Quote the material below exactly as written, from the first line to the line that holds "return half +", endpoints included.
=-=-=-=-=
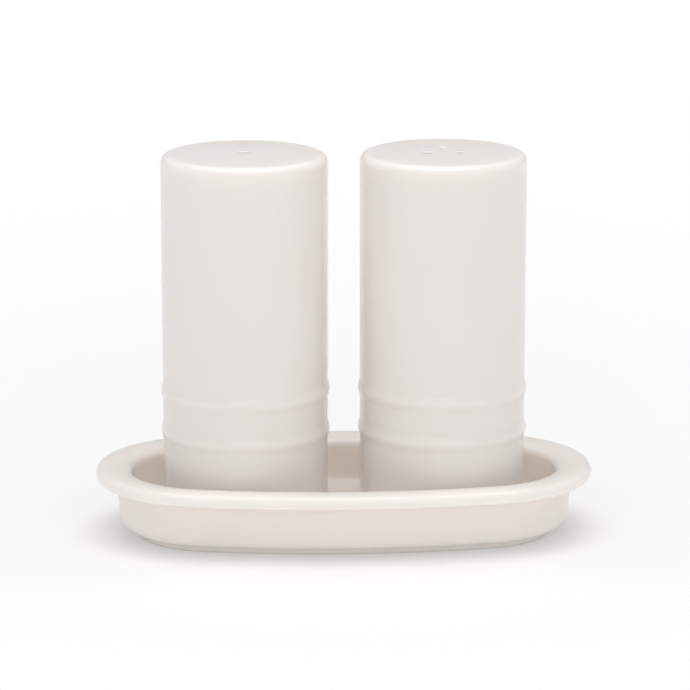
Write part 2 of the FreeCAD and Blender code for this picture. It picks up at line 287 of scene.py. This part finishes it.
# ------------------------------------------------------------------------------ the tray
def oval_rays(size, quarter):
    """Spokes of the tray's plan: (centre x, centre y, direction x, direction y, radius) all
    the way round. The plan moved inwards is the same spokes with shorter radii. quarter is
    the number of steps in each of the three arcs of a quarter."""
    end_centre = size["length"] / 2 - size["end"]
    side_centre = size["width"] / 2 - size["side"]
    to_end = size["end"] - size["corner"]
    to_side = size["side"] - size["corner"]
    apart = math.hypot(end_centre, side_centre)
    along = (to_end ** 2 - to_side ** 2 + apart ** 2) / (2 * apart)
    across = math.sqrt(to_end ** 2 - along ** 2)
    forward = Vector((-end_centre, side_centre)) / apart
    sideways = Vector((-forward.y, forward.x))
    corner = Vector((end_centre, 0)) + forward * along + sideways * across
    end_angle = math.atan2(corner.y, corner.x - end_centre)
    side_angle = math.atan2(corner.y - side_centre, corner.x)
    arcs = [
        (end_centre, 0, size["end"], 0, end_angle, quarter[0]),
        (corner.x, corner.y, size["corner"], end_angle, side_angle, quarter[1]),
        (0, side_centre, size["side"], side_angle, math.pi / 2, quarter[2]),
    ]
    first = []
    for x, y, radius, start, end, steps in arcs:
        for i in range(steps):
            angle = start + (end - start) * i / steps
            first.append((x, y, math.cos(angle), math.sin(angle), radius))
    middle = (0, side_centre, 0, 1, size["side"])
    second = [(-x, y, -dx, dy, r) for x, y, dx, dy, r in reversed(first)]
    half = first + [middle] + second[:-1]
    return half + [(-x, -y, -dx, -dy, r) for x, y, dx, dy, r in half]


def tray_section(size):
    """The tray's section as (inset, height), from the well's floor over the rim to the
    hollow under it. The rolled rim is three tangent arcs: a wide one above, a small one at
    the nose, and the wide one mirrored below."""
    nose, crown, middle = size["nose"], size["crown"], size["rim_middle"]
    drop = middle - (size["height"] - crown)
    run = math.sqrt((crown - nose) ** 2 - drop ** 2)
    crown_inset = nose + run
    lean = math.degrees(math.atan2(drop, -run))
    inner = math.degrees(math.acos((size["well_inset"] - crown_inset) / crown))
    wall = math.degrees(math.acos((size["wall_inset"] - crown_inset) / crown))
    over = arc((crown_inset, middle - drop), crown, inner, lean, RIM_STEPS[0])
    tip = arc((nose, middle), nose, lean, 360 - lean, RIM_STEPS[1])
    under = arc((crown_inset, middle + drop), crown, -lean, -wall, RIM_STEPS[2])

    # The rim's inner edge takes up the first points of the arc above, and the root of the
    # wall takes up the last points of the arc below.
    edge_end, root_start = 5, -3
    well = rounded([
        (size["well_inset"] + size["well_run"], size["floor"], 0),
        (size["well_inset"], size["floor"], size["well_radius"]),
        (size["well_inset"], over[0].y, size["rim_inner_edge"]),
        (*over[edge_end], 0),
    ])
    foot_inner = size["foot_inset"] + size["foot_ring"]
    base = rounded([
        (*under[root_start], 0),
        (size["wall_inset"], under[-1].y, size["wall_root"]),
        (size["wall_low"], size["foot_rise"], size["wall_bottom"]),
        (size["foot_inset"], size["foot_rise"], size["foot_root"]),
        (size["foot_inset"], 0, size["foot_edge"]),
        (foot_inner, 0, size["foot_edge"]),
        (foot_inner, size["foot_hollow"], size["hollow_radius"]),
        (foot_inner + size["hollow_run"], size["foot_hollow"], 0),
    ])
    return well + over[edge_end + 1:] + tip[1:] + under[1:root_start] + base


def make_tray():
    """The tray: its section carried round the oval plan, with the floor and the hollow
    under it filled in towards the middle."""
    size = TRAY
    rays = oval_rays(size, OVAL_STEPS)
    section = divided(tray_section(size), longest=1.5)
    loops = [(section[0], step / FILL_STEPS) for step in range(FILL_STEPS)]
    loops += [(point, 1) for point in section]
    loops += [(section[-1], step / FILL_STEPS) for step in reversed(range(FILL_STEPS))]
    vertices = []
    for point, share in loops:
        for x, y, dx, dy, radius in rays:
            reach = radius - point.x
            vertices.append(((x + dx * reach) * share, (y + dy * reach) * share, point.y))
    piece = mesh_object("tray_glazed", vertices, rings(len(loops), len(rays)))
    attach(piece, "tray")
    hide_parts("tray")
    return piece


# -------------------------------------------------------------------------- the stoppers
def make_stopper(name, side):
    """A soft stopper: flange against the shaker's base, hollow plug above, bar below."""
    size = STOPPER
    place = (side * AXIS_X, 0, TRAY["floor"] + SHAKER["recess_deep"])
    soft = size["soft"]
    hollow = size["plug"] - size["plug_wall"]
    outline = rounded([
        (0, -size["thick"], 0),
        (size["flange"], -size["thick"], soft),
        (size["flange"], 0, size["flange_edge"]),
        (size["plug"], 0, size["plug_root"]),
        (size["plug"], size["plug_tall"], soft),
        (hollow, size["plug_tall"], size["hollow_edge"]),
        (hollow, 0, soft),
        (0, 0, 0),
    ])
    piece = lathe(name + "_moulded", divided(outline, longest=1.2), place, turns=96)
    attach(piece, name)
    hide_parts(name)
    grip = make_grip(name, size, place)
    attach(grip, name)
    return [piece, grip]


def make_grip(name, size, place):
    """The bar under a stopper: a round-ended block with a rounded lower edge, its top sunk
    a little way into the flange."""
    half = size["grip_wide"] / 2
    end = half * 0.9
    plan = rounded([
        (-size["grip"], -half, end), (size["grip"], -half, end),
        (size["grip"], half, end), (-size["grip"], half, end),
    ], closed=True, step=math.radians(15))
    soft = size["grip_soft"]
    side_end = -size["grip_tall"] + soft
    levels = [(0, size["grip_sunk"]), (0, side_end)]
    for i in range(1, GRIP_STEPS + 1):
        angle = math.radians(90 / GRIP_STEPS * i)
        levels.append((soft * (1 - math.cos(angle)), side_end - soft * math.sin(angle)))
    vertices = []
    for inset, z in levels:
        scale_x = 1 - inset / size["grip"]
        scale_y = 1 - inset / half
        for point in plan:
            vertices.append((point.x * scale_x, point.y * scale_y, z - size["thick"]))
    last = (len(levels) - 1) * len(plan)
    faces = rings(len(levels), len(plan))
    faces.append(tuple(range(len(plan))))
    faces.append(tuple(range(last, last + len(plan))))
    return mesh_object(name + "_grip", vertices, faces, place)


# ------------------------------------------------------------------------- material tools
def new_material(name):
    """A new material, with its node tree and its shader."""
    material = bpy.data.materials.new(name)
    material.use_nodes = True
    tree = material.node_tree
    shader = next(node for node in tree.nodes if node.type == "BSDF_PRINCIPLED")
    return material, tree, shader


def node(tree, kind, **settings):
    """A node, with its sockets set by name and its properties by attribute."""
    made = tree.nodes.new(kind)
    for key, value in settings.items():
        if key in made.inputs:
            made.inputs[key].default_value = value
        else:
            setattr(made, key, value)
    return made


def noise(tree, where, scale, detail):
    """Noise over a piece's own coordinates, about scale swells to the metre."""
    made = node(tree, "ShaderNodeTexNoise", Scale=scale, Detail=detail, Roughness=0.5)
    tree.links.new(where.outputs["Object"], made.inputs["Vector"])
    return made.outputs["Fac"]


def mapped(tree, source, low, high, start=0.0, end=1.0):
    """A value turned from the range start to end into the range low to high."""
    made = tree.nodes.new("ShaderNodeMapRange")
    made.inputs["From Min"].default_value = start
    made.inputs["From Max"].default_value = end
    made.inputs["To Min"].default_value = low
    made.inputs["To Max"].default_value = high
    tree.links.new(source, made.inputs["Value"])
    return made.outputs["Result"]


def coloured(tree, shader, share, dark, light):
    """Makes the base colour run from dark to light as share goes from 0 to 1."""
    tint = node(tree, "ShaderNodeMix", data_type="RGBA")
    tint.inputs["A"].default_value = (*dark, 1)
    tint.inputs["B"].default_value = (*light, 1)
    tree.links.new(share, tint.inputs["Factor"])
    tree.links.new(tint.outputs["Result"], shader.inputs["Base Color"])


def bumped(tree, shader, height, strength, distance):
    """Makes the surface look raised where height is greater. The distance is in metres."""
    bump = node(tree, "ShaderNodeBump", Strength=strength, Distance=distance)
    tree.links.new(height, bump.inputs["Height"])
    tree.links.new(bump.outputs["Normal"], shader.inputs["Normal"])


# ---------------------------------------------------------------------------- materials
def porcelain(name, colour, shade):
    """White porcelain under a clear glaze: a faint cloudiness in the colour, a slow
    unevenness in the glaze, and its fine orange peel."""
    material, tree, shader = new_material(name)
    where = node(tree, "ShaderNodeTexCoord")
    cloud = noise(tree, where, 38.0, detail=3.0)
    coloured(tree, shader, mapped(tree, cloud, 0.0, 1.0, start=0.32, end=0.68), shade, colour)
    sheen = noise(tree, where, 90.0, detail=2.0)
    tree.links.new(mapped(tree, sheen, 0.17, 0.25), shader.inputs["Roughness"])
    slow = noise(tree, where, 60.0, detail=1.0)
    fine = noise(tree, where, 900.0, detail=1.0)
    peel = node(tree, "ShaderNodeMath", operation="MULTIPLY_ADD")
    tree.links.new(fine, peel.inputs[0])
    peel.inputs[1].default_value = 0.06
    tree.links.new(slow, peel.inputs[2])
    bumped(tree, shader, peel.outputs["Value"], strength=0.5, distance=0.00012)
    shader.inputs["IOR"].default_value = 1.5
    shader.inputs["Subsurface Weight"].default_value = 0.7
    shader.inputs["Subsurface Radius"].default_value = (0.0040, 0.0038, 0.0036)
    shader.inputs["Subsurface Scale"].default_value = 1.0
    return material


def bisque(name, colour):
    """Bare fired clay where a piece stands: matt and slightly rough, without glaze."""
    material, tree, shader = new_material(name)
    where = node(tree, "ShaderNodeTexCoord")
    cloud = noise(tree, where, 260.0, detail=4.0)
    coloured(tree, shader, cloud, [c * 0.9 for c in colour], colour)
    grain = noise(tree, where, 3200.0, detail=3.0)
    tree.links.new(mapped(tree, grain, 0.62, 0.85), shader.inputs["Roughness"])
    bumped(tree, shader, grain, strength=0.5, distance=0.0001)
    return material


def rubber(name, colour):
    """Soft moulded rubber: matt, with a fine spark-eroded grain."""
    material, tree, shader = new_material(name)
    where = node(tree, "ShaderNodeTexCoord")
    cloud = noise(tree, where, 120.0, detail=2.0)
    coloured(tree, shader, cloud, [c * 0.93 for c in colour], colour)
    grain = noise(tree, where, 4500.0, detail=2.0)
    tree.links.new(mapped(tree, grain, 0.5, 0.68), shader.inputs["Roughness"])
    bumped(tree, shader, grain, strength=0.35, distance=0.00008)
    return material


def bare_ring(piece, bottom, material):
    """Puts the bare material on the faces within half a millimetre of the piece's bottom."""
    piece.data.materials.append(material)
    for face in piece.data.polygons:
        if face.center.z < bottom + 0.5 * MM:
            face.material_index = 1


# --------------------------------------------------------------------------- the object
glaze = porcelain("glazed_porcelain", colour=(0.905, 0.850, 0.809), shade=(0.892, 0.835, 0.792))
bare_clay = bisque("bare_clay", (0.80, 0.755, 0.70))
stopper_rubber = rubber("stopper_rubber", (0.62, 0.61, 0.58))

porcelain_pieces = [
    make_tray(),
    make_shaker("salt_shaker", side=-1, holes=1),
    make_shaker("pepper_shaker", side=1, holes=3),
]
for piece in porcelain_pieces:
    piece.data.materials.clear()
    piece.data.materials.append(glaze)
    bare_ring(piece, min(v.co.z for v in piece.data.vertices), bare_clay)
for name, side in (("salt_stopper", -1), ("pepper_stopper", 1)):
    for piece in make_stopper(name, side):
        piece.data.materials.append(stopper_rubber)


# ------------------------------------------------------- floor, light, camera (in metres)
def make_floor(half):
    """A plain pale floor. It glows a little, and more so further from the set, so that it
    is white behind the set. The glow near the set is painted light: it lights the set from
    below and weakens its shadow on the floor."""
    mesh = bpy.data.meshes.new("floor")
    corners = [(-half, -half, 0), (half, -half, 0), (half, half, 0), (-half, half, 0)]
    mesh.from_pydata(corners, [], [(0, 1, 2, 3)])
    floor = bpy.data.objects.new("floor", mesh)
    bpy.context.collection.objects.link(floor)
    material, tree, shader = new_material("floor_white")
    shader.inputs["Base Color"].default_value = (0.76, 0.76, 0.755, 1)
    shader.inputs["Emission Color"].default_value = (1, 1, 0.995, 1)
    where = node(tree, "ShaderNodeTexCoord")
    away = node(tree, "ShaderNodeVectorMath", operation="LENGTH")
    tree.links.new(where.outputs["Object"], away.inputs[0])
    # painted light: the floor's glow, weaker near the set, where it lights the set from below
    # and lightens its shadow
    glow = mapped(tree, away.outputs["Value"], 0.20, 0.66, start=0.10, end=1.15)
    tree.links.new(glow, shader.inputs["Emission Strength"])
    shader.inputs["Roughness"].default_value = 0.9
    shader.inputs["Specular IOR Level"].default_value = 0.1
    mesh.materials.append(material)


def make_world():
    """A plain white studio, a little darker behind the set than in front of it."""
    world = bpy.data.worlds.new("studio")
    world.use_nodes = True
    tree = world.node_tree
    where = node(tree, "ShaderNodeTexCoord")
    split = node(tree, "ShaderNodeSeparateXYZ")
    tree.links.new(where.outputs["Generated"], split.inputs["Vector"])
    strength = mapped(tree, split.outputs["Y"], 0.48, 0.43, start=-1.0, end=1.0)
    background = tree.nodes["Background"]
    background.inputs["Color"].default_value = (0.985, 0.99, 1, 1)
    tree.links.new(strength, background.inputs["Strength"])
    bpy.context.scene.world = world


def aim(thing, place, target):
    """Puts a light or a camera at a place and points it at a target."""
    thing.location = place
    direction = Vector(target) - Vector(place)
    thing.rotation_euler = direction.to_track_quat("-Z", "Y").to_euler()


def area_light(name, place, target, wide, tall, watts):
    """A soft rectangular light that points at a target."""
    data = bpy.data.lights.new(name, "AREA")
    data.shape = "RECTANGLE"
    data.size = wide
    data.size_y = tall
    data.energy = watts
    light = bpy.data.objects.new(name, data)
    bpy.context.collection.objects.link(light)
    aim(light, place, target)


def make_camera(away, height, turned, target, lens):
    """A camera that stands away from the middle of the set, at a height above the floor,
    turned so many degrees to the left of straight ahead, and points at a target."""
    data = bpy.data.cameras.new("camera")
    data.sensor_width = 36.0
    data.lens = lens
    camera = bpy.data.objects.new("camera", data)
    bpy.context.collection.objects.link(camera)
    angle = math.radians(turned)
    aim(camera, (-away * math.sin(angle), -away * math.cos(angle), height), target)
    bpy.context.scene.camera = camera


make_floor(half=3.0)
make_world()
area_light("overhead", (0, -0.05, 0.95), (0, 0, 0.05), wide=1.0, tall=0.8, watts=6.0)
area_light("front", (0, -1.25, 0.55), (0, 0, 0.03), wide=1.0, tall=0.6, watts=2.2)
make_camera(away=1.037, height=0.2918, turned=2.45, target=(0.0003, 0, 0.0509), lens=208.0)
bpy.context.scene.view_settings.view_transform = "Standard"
=-=-=-=-=
Exercise result:
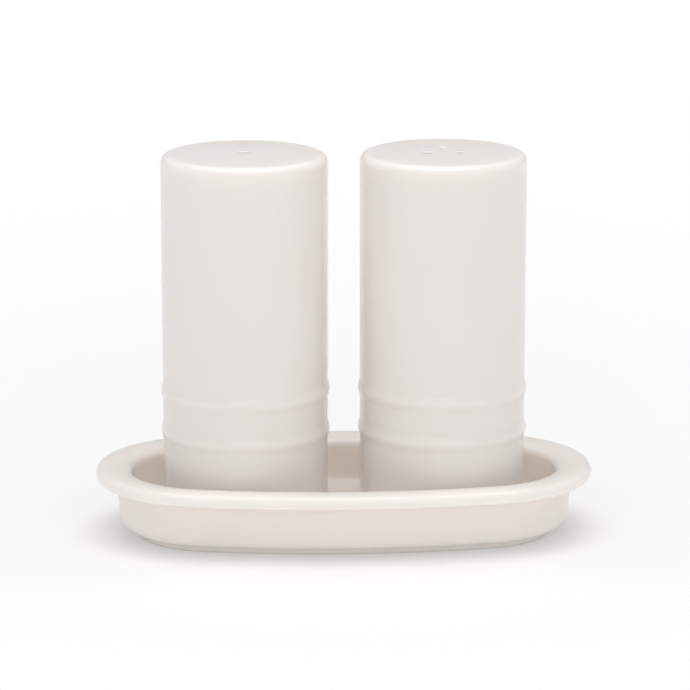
Write part 2 of the FreeCAD and Blender code for this picture. It picks up at line 287 of scene.py. This part finishes it.
# ------------------------------------------------------------------------------ the tray
def oval_rays(size, quarter):
    """Spokes of the tray's plan: (centre x, centre y, direction x, direction y, radius) all
    the way round. The plan moved inwards is the same spokes with shorter radii. quarter is
    the number of steps in each of the three arcs of a quarter."""
    end_centre = size["length"] / 2 - size["end"]
    side_centre = size["width"] / 2 - size["side"]
    to_end = size["end"] - size["corner"]
    to_side = size["side"] - size["corner"]
    apart = math.hypot(end_centre, side_centre)
    along = (to_end ** 2 - to_side ** 2 + apart ** 2) / (2 * apart)
    across = math.sqrt(to_end ** 2 - along ** 2)
    forward = Vector((-end_centre, side_centre)) / apart
    sideways = Vector((-forward.y, forward.x))
    corner = Vector((end_centre, 0)) + forward * along + sideways * across
    end_angle = math.atan2(corner.y, corner.x - end_centre)
    side_angle = math.atan2(corner.y - side_centre, corner.x)
    arcs = [
        (end_centre, 0, size["end"], 0, end_angle, quarter[0]),
        (corner.x, corner.y, size["corner"], end_angle, side_angle, quarter[1]),
        (0, side_centre, size["side"], side_angle, math.pi / 2, quarter[2]),
    ]
    first = []
    for x, y, radius, start, end, steps in arcs:
        for i in range(steps):
            angle = start + (end - start) * i / steps
            first.append((x, y, math.cos(angle), math.sin(angle), radius))
    middle = (0, side_centre, 0, 1, size["side"])
    second = [(-x, y, -dx, dy, r) for x, y, dx, dy, r in reversed(first)]
    half = first + [middle] + second[:-1]
    return half + [(-x, -y, -dx, -dy, r) for x, y, dx, dy, r in half]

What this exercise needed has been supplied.